Kraft has not shown this ruling was an abuse of discretion. He cites no case
requiring a mechanism to proceed pro se, and we know of no such authority. See
Andrews, 483 F.3d at 1078 & n.9 (declaring “this court will not accept any further
pro se appeals or original proceedings filed by [the plaintiff] related to the subject
matter of these cases” without providing a mechanism for advance review of such
pro se filings); see also Van Sickle v. Holloway, 791 F.2d 1431, 1437 (10th Cir.
1986) (prohibiting the litigant from filing in the district court any further complaints
containing the same or similar allegations, without allowing for an advance-review
mechanism). Accordingly, we affirm the filing restrictions as modified.
CONCLUSION
The district court’s judgments are affirmed. The orders imposing filing
restrictions on Kraft are affirmed, except for the provisions of the orders enjoining
Kraft from initiating further pro se litigation in the District of New Mexico; those
provisions are modified to limit the restriction on further litigation to litigation
14
involving or related to the judgment entered against Kraft and KALP in Inland
Concrete Enterprises, Inc. v. Kraft Americas, L.P., No. CV-10-1776-VBF (OP)
(C.D. Cal.), and involving Inland, CalMat, Oldcastle, or any person or entity working
for or on behalf of those entities, including their attorneys.

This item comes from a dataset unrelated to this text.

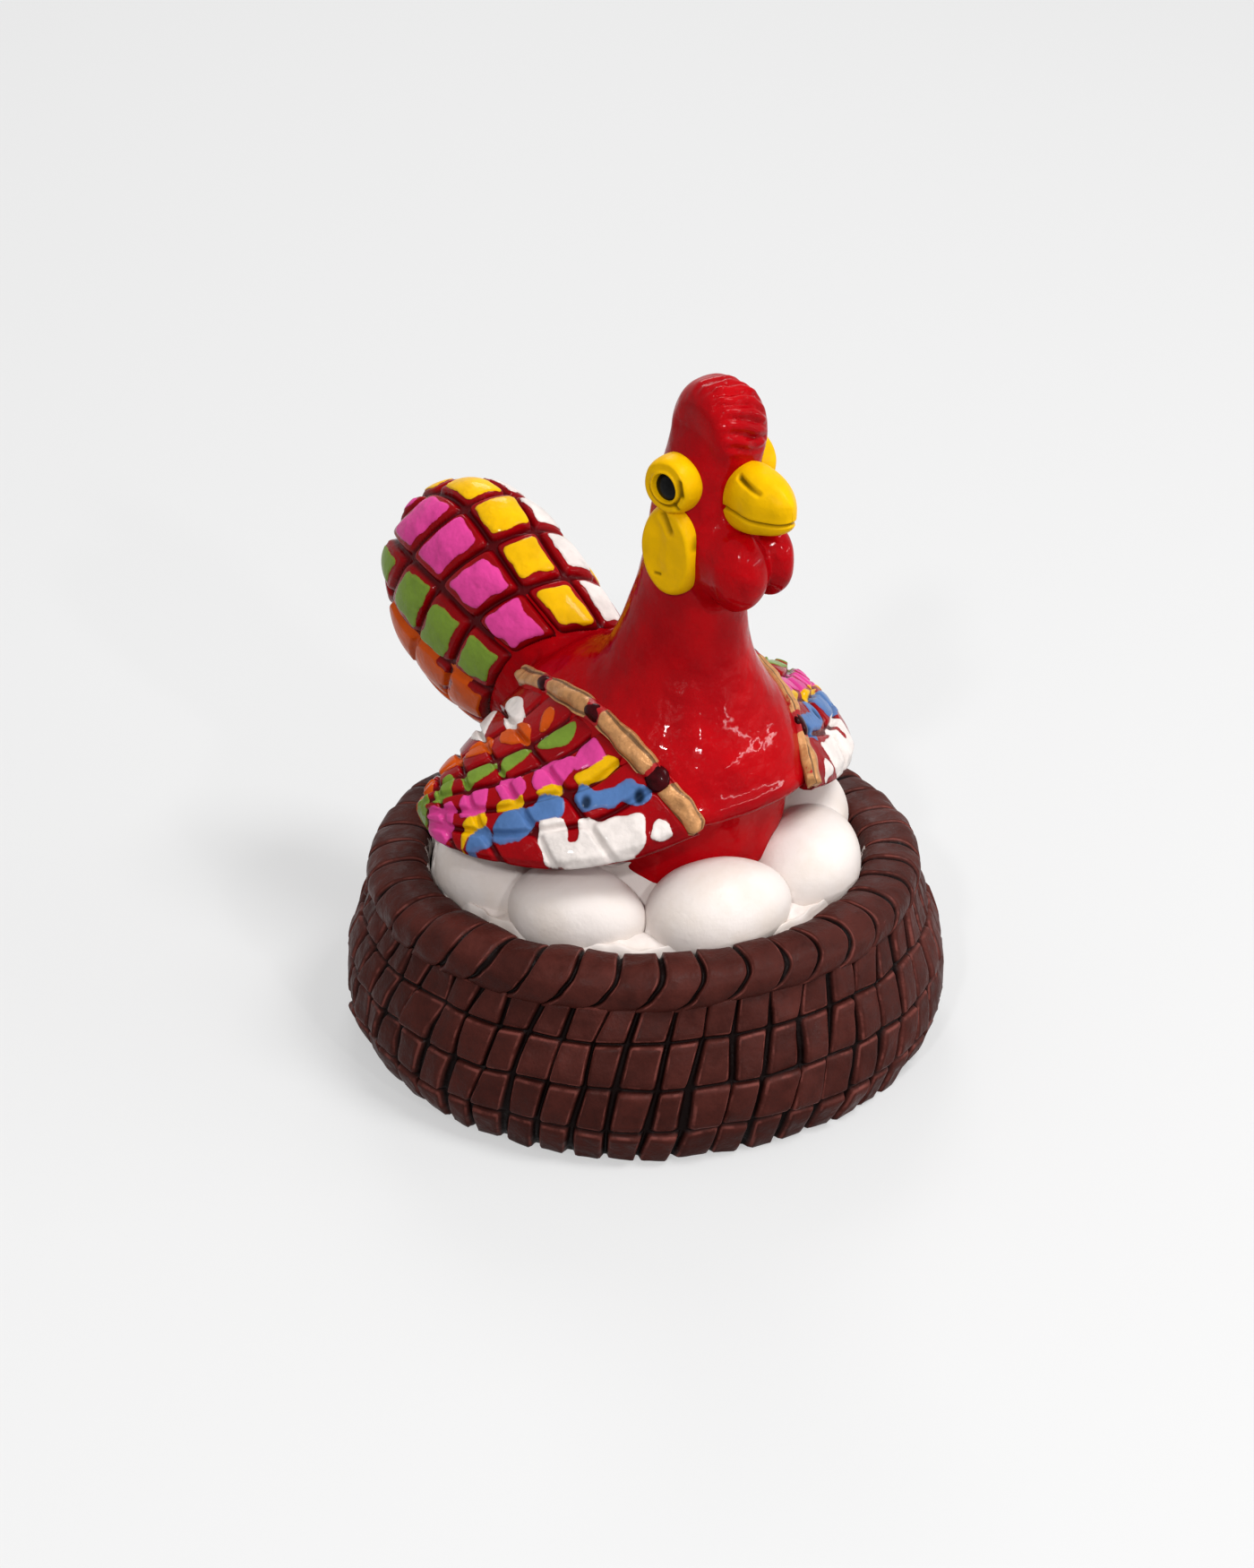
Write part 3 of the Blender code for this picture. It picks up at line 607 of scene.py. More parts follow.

Kraft’s motion to order
the district court to clarify its filing restrictions in Case No. 20-2062 is denied.7
Entered for the Court
Allison H. Eid
Circuit Judge
7
To the extent Kraft seeks clarification whether the filing restrictions apply to
future litigation unrelated to this case, his motion is denied as moot based on our
modification to the restrictions. To the extent he seeks clarification on the district
court’s citation to “Doc. 32 at 1-7,” R. (20-2062) vol. 1 at 372, that refers to pages
1-7 of Docket Entry 32, in which the court detailed the history of Kraft’s litigation.